Intervention de Nicole Borvo Cohen-Seat

Réunion du 25 octobre 2005 à 16h00
Traitement de la récidive des infractions pénales — Discussion générale

Photo de Nicole Borvo Cohen-SeatNicole Borvo Cohen-Seat :

Il peut même arriver que la première condamnation, si elle n'a pas d'incidence légale sur la mesure de la peine, empêche le juge d'assortir la peine prononcée pour la seconde infraction du bénéfice du sursis simple à l'exécution. En effet, l'article 132-30 du code pénal prévoit que le juge ne peut décider qu'il sera sursis à l'exécution de la peine qu'il prononce si le prévenu a déjà été condamné dans les cinq ans précédant les faits à une peine d'emprisonnement.

Vous pouvez donc constater que le code pénal n'est pas spécialement laxiste en cas de pluralité d'infractions. A quoi sert donc l'introduction de la réitération aujourd'hui dans le code pénal ? Je voudrais bien le savoir !

Par ailleurs, les diverses mesures d'allongement des peines de sûreté nous éloignent d'un principe fondamental de notre droit pénal - à savoir l'individualisation des peines - et nous rapprochent des peines automatiques, ou peines plancher, véritable dérive à l'américaine dont on connaît les effets en matière de prévention : je vous invite à regarder de près la justice américaine !

Les conditions actuelles de la détention offrent une illustration de tout ce qui contribue à rendre impossible la réinsertion, la prise en charge réelle des personnes, et donc à fabriquer de la récidive.

S'agissant des dispositions de la proposition de loi concernant les mineurs, elles sont honteuses ! Encore une fois, la spécificité de la justice des mineurs est mise en cause, insidieusement, en contradiction avec nos principes constitutionnels et nos engagements internationaux.

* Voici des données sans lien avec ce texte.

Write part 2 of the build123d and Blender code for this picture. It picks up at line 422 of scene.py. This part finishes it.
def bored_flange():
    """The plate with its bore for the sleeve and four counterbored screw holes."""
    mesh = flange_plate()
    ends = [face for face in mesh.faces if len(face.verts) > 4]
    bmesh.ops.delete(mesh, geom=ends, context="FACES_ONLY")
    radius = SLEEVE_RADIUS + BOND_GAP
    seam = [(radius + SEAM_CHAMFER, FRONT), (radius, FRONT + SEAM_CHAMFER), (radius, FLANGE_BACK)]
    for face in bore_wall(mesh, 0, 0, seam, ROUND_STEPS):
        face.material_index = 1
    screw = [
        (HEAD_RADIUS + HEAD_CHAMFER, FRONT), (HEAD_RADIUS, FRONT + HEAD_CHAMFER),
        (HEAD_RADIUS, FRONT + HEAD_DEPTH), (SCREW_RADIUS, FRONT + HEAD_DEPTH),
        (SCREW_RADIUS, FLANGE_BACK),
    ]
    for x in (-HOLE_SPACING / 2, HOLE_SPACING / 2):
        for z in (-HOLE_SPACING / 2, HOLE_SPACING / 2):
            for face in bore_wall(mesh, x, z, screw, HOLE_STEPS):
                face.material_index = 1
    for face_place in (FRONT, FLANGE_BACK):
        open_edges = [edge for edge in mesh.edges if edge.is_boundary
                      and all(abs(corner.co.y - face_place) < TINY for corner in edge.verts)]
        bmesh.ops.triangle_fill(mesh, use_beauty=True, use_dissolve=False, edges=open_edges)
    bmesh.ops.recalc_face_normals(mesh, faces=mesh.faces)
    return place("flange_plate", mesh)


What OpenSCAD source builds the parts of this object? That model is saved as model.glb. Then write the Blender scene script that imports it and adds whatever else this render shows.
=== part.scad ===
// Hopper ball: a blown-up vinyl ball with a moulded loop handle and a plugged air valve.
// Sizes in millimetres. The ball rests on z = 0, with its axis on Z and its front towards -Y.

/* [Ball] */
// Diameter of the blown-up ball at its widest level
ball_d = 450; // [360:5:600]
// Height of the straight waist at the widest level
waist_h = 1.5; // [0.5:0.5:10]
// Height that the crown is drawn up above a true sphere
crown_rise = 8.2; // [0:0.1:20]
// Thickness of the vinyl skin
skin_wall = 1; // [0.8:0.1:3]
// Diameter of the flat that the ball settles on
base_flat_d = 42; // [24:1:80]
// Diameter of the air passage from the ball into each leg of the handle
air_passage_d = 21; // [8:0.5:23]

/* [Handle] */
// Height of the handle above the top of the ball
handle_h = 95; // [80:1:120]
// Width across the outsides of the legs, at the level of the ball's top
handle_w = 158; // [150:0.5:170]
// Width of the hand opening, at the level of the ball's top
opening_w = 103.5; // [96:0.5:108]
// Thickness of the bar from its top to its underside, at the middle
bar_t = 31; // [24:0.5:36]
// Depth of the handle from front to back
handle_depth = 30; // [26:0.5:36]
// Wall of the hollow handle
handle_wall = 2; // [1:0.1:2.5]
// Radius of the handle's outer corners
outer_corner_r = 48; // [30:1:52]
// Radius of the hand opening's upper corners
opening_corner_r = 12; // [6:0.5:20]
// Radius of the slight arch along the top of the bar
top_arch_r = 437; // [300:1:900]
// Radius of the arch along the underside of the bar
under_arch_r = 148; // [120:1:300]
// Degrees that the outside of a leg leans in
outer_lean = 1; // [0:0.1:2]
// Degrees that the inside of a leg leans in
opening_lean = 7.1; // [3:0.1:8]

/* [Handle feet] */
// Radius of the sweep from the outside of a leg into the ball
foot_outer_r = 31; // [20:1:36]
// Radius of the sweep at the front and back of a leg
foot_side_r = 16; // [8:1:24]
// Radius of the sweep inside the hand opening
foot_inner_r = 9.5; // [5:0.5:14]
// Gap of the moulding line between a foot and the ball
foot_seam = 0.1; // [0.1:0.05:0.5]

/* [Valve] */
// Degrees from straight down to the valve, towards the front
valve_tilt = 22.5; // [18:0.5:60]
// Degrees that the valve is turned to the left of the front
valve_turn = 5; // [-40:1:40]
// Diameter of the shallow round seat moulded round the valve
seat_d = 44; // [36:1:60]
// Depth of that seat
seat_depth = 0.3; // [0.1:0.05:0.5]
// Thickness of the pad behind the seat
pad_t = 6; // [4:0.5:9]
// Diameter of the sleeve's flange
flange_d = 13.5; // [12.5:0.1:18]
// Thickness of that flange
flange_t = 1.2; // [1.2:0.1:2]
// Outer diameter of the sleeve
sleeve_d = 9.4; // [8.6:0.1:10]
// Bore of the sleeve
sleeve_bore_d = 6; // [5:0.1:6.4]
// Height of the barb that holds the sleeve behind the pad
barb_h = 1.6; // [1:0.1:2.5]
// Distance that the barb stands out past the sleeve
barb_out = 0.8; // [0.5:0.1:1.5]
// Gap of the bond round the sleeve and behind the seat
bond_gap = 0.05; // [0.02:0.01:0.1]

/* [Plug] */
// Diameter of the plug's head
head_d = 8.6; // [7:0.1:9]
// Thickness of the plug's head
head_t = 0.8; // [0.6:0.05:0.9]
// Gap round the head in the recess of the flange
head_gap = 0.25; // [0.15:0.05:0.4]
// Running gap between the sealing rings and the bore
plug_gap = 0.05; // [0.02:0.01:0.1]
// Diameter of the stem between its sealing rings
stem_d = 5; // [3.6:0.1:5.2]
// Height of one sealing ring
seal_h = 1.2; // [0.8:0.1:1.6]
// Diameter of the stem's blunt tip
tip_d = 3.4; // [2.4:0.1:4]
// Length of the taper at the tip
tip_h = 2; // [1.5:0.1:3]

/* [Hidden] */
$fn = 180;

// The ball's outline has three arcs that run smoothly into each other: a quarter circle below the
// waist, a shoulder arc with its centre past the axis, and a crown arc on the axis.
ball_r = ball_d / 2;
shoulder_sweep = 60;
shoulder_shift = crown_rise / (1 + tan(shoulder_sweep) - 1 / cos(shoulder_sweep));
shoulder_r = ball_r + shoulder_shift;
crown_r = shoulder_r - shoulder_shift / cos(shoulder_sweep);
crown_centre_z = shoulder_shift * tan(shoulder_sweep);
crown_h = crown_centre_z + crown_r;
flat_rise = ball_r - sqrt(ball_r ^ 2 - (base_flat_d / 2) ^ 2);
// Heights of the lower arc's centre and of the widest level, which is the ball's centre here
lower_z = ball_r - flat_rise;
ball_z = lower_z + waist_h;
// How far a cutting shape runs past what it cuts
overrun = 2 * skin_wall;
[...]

Quant au placement des mineurs en centre éducatif fermé, la solution existe déjà ! Que voulez-vous prouver en l'introduisant dans le présent texte ? J'ose espérer que, au moins sur ce point, concernant les mineurs, la sagesse l'emportera !

Au surplus, les députés ont restreint les conditions d'application de la loi de 2002 sur les droits des malades, qui permet de suspendre la peine des détenus dont le pronostic vital est atteint ou dont l'état de santé est incompatible avec le maintien en détention. Chacun peut le vérifier, cette loi est appliquée de façon très restrictive, et presque exclusivement pour des malades en fin de vie : jusqu'à présent, seul Maurice Papon se porte encore aujourd'hui très bien après avoir été libéré !

Les conditions qui ont été ajoutées par l'Assemblée nationale - avec votre bénédiction, monsieur le garde des sceaux -, à savoir le trouble exceptionnel à l'ordre public ou le risque particulièrement élevé de récidive, sont de nature à détruire le sens de la loi « Kouchner » et à jeter le doute sur la crédibilité des experts médicaux et des juges. J'ose espérer que la sagesse l'emportera sur ce point également !

Enfin, le battage médiatique autour du bracelet électronique GPS ne fait pas avancer, hélas ! le débat sur la lutte contre la récidive. Laisser croire à l'opinion publique que ce dispositif est la panacée, alors que l'expérimentation en est si limitée, relève de la pure démagogie. Il serait d'ailleurs intéressant de savoir pourquoi si peu de personnes sont placées sous bracelet électronique fixe à l'heure actuelle.